Many Republicans sympathize with Johnson, who often finds himself “haggling” and “bargaining,” as Rep. Nick LaLota (R-New York) put it, with a slim majority to reach a desired outcome.
Rep. Greg Murphy (R-North Carolina) said GOP leadership is “navigating difficult water” with the party’s razor-thin majority, and “one of them is someone who would vote against puppies” — a reference to Rep. Thomas Massie (R-Kentucky), who often votes against the majority.
“So I think [leaders are] doing a very good job,” Murphy said.
Other Republicans say Johnson has made mistakes that could have been prevented. Many voiced frustration with his decision to keep the House out of session for more than 50 days around the government shutdown. That, they say, forced the House to jam 11 weeks of votes into five. Members also have pushed back on leadership for allowing too little time, in their view, to negotiate policies before they hit the floor.
“We could have done a lot of things,” said Rep. Morgan Luttrell (R-Texas), who is retiring next year. “This place frustrates me. I think if we had the ability to coalesce between each other, we get a lot of things, a lot more things accomplished.”
The lack of inaction on policies inspired several Republicans to file discharge petitions in an effort to get their bills on the floor without Johnson’s consent. Rep. Marjorie Taylor Greene (R-Georgia) signed onto petitions that would ban lawmakers from trading stock and extend ACA subsidies “to help bills get to the floor for a vote because leadership never lets anyone’s bills go to the floor,” she told The Washington Post.
Keeping the House away during the shutdown conveyed to the public that Republicans were hesitant to vote on releasing files related to convicted sex-offender Jeffrey Epstein, despite many lawmakers clamoring for a vote, some GOP lawmakers say.
A bipartisan group of lawmakers later successfully circumvented Johnson’s blockade, allowing such a vote. It amounted to an embarrassing rebuke for the speaker after all, but one House member voted to pass the resolution, sending it to the Senate. Making matters worse, Johnson ultimately voted for releasing the files, believing the Senate would change the resolution to his liking, but Senate Majority Leader John Thune (R-South Dakota) refused to do so, citing the near unanimous GOP support in the House.

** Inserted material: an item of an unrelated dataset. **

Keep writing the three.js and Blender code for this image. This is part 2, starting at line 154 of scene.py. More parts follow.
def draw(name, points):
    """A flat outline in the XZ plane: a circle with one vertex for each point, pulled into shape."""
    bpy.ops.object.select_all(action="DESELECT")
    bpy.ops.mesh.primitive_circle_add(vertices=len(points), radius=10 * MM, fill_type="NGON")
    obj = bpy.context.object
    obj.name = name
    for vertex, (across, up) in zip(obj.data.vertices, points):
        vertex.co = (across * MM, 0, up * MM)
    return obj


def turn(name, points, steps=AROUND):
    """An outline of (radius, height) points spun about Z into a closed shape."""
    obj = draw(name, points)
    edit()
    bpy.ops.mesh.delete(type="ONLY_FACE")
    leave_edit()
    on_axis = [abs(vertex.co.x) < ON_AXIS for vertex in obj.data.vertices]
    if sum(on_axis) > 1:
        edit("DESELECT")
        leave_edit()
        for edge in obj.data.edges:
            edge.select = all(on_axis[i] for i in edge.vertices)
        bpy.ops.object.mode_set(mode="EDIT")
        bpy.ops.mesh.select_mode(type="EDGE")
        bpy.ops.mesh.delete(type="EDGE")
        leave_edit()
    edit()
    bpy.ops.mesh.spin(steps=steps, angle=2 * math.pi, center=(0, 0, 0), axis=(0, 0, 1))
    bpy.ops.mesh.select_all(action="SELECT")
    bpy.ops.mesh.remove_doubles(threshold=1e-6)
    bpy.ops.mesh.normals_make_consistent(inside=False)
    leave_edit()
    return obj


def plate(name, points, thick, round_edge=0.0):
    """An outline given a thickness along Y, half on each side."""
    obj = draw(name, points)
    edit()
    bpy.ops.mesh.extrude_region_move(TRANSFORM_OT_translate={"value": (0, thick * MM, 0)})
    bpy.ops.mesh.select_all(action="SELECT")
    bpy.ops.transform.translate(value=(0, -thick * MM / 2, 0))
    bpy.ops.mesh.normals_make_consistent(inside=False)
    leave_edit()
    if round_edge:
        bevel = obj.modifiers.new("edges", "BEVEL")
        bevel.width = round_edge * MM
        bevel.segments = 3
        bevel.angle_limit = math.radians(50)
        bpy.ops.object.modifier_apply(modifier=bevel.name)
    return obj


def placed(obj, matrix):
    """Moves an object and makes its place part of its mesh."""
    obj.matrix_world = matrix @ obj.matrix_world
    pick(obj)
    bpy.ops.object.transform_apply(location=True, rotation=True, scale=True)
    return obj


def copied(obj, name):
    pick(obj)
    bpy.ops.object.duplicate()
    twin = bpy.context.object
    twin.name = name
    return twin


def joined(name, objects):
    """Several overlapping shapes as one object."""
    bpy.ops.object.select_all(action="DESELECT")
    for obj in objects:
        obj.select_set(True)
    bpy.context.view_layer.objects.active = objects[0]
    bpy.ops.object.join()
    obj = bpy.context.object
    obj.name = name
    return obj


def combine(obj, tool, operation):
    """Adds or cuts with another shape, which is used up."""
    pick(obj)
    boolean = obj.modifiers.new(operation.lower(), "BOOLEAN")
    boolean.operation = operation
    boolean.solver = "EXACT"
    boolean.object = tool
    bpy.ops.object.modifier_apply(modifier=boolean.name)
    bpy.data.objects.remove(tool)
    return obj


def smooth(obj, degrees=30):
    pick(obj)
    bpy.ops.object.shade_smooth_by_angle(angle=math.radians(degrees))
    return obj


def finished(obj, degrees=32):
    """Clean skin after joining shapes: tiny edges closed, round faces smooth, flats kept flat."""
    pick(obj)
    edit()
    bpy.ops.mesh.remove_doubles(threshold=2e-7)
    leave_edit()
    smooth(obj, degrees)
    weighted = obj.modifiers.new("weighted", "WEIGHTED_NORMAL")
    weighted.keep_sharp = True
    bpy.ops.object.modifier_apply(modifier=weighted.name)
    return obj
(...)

Johnson, who during the shutdown said the House would not consider extending expiring enhanced ACA subsidies, felt the pressure to do so after two discharge petitions were filed last week that gained bipartisan support, according to several lawmakers.

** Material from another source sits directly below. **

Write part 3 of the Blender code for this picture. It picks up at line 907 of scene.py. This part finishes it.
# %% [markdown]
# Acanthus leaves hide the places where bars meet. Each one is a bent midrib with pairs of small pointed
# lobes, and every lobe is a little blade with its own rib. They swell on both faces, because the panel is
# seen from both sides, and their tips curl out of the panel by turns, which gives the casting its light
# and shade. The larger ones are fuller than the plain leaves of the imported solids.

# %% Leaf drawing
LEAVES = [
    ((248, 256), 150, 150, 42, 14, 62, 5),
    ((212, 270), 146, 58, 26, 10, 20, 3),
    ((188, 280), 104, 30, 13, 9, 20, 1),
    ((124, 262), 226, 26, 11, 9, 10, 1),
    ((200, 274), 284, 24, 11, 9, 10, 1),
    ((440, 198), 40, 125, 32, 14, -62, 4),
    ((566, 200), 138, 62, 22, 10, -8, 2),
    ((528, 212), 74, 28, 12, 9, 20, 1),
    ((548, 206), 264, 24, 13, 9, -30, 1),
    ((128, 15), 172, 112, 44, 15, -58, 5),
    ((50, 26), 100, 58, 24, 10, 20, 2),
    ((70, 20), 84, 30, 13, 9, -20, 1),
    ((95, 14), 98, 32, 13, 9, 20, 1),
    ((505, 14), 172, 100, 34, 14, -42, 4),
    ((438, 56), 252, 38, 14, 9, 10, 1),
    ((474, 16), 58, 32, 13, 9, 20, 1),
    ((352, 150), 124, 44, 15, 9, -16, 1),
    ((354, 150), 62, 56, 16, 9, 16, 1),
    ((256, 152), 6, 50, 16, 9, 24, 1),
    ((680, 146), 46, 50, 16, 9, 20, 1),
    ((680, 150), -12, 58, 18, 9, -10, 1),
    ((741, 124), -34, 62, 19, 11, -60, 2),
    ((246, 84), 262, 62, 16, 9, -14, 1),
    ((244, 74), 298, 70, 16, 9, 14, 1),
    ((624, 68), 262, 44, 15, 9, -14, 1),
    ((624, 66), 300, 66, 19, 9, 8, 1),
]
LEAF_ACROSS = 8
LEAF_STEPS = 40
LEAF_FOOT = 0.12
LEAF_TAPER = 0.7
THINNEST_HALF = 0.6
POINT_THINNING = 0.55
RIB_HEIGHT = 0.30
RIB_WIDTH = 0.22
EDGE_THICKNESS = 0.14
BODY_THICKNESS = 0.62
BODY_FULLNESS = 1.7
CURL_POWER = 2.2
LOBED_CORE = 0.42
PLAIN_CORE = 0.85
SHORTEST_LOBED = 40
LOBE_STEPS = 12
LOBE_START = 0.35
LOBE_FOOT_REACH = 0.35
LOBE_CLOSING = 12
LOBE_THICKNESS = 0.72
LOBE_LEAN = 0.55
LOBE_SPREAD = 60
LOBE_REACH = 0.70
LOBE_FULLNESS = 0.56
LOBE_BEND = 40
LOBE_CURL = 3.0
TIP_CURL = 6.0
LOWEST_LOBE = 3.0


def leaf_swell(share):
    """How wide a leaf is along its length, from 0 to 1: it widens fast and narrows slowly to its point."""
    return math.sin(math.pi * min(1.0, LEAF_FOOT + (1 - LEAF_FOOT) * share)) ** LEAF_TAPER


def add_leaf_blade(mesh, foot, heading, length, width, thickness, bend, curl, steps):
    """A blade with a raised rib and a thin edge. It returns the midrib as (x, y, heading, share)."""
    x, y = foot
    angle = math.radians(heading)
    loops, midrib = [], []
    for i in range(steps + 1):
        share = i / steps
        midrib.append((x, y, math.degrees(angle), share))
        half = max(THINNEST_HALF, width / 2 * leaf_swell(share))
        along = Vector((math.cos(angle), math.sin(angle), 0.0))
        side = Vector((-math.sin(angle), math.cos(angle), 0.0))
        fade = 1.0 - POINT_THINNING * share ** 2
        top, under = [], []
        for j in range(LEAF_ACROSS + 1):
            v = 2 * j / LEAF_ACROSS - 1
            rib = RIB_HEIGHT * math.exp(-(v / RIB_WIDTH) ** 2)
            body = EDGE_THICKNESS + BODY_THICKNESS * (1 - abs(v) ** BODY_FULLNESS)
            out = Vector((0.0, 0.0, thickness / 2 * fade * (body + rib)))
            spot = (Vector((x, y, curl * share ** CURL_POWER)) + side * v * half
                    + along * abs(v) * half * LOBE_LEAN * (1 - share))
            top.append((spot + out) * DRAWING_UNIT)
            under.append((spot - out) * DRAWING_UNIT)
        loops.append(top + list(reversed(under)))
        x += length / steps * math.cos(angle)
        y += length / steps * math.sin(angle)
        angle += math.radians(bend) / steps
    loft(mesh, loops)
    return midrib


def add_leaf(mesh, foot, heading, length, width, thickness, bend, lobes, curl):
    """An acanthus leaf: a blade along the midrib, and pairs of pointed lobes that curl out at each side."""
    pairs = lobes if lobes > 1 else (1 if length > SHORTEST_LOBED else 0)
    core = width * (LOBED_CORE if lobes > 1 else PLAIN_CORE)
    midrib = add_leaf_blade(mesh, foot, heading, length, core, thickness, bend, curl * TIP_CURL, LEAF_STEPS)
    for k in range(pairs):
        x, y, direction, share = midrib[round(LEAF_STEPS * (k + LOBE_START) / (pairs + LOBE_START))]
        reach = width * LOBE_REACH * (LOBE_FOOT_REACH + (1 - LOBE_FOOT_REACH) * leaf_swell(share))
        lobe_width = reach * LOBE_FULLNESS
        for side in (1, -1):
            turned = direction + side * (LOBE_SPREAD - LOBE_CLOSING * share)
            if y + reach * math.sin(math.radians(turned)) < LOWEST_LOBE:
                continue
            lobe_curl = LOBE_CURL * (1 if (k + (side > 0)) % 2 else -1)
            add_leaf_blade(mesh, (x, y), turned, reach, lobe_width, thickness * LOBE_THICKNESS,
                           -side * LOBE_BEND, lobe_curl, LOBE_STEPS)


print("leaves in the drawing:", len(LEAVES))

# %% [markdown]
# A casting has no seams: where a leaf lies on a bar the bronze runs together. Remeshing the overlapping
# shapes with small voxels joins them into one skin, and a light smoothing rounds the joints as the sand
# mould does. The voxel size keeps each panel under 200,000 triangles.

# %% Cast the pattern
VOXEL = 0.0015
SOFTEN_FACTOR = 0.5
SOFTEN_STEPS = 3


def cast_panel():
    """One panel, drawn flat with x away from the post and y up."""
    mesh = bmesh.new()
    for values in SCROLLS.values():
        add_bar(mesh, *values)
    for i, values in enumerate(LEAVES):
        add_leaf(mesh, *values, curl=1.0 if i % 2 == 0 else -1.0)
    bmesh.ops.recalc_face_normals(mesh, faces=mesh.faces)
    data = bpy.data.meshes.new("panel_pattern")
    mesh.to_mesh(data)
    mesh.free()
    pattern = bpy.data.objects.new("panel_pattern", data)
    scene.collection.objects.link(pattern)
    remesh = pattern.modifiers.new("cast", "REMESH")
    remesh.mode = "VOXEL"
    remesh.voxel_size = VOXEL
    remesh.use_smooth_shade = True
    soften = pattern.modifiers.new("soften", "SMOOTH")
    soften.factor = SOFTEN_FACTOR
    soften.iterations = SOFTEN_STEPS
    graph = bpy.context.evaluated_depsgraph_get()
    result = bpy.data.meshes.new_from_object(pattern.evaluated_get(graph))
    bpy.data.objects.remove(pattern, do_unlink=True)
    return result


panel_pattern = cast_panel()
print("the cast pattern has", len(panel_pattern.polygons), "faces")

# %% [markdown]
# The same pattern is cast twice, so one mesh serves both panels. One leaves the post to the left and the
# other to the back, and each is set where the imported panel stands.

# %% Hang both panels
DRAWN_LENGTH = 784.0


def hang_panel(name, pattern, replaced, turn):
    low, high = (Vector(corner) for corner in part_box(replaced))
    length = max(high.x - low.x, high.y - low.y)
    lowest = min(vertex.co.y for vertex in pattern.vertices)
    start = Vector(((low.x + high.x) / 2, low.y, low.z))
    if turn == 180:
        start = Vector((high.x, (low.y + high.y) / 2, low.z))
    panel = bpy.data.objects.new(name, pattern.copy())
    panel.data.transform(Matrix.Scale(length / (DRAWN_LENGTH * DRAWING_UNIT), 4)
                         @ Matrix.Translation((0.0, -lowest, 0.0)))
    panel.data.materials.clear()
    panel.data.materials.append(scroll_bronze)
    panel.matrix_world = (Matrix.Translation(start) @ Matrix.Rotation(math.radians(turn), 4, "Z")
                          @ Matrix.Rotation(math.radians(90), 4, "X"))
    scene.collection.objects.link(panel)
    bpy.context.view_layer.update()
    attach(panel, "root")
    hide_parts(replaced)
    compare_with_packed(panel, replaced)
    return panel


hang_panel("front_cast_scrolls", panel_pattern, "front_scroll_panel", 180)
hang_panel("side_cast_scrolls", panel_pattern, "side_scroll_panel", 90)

Johnson and moderate Republicans negotiated over the past week to allow for a vote that would extend subsidies. Allowing such a vote, however, would have led many conservatives to vote against the bill because they preferred seeing the subsidies. Some also demanded including federal limits to funding abortions in the bill in exchange for their votes.

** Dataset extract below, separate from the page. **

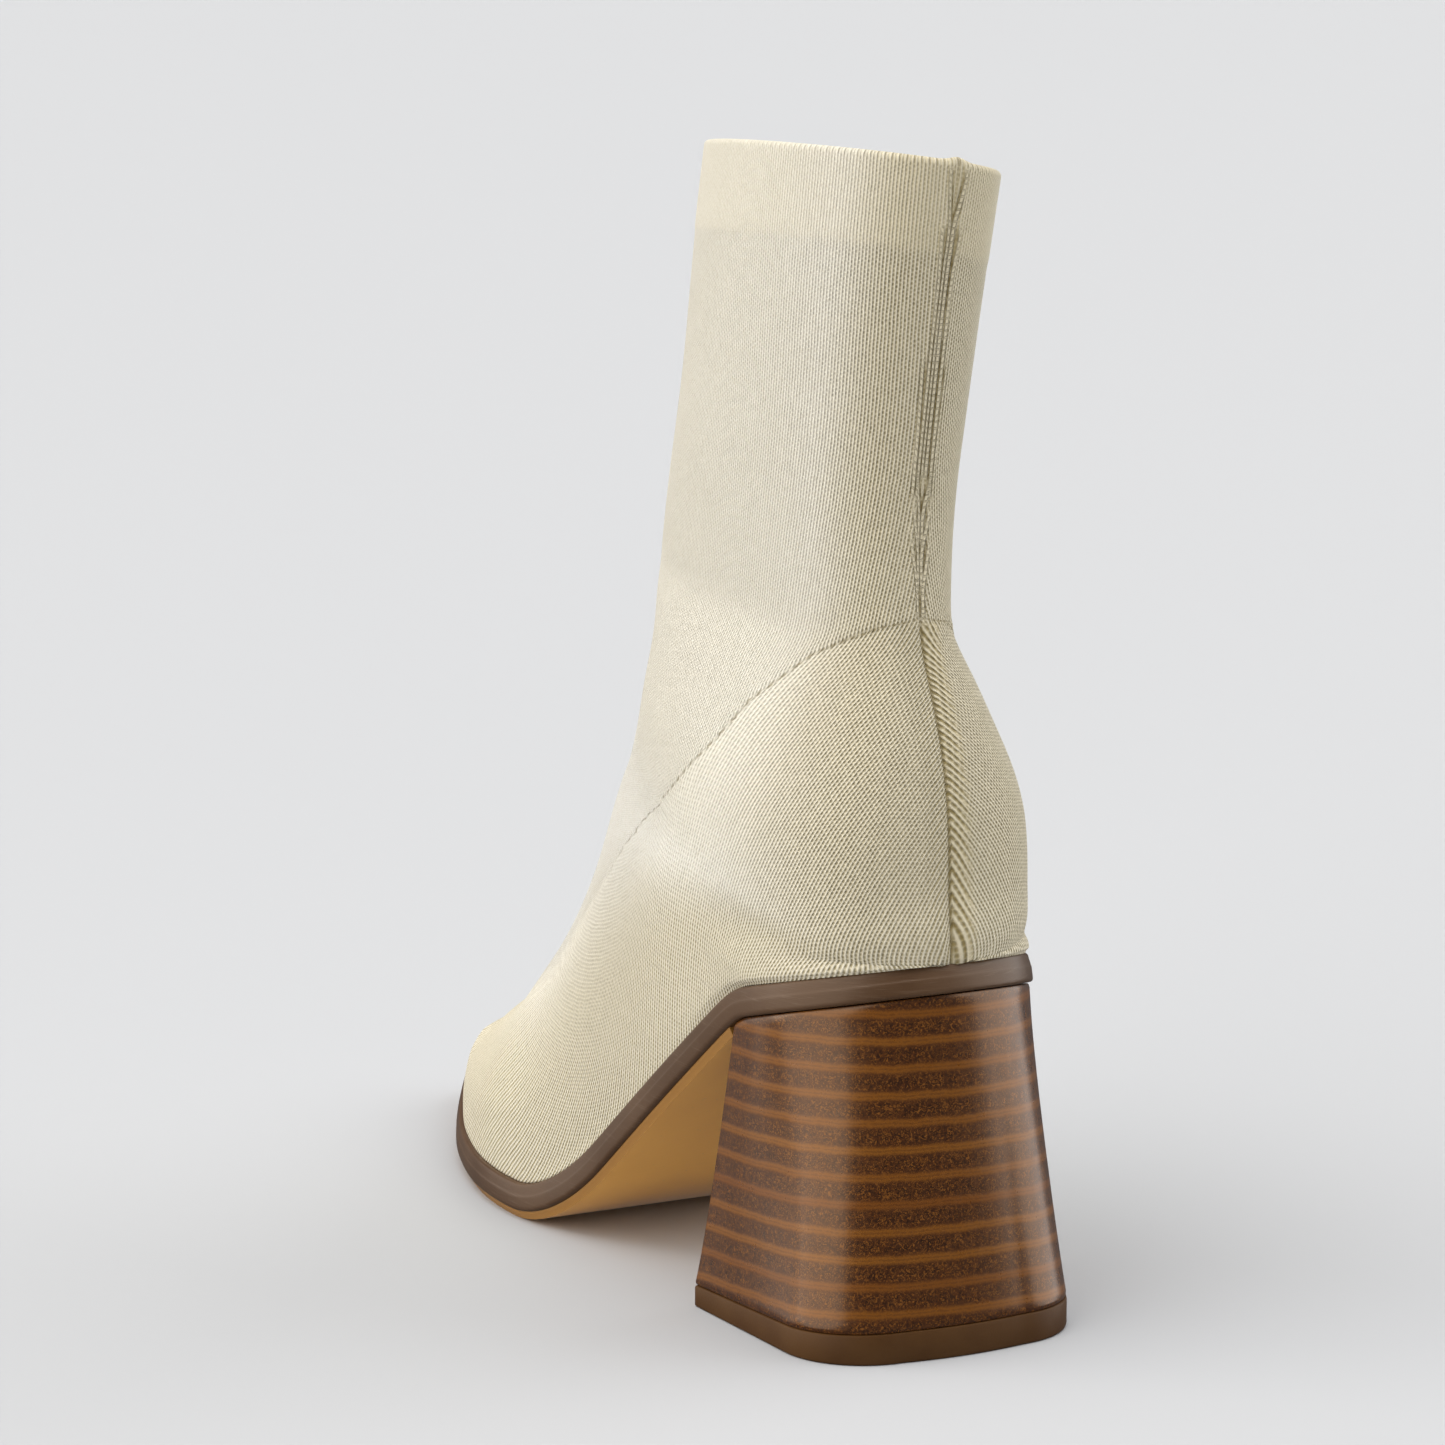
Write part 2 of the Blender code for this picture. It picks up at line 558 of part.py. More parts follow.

“I think if you talk to everybody across the conference, they’ll say, ‘I’m not sure how it could have been handled any differently or any better.’ It’s a very delicate situation. Let’s look at the reality. Health care is a very complicated issue,” Johnson said.
The GOP-led House Rules Committee ultimately blocked moderates from holding floor votes on their amendments, an outcome that moderates warned days earlier would come with consequences.
One Republican lawmaker said Johnson’s handling of the issue led to the Democratic bill — which extends ACA subsidies for three years — garnering enough GOP support to get a floor vote with the discharge petition.
“If that’s not political and legislative malpractice, I don’t know what is,” the Republican said.
Johnson and his predecessors often face rebellions from the far-right flank of the House GOP conference. And while moderates often threaten to rebel, they often fall in line out of respect for their leadership.
But that changed Wednesday when the four Republicans signed onto the Democrats’ bill to extend enhanced subsidies for three years, teeing up a vote upon the House’s return in January. The expiration at the end of December is expected to push up costs for most of the 24 million Americans who buy health insurance on the ACA marketplace.
“To me, the clean three-year extension is not ideal,” Rep. Michael Lawler (R-New York) said. “But doing nothing is not an answer.”
Republicans are now leaving Washington disappointed with how the year ended, foreshadowing difficulty for Johnson in the new year as lawmakers clamor for a concise agenda and message on which to campaign. Trump’s comments this month that he doesn’t want Congress to pass more bills has further complicated matters.
“We don’t need it because we got everything,” Trump said at the White House. “I think Mike Johnson’s been a great speaker. Few people could have done that job.”
Johnson said Tuesday that Trump’s comments must have been taken out of context because the GOP agenda for the new year is “aggressive,” adding, “There is much more to do.”
Johnson highlighted that House Republicans would vote on policies that would bring down the cost of living, including on health care, an issue some lawmakers worry about debating during a midterm year. The lack of action on that subject during Trump’s first term contributed to Democrats gaining the House majority in 2018.
Some Republicans worry that it’s a little too late to focus on the issue. Democrats hammered their messages on affordability and lowering health care costs for weeks while the House was out of session during the longest government shutdown in U.S. history.
Public polling has shown a precipitous drop in Republicans’ favorability since the start of the shutdown in October, making it more glaring to lawmakers that Trump’s sprawling legislative agenda that he signed in July — the One Big Beautiful Bill — is not resonating with voters.
Johnson and GOP leaders say voters will start to feel relief during tax season next year, but some lawmakers worry it may not make a difference as prices rise elsewhere.
“They’re entitled to their view. I just disagree with it. Things are very expensive right now,” said Rep. Brian Fitzpatrick (R-Pennsylvania), who sided with Democrats over Johnson to address expiring subsidies.
Republican lawmakers and aides are hoping to coalesce around another policy package, in part because such exercises can remind lawmakers they’re on the same team. Majority Leader Steve Scalise (R-Louisiana) said Republicans will come back in the new year with a “very full agenda on a lot of items” and that lawmakers will attempt to package policies, including health care, in a similar manner as the One Big Beautiful Bill.
Not all Republicans agree, however, that ambitious of a goal is achievable in an election year when lawmakers will prioritize politics over policy.
“I don’t see a path forward,” House Budget Committee Chairman Jason T. Smith (R-Missouri) said.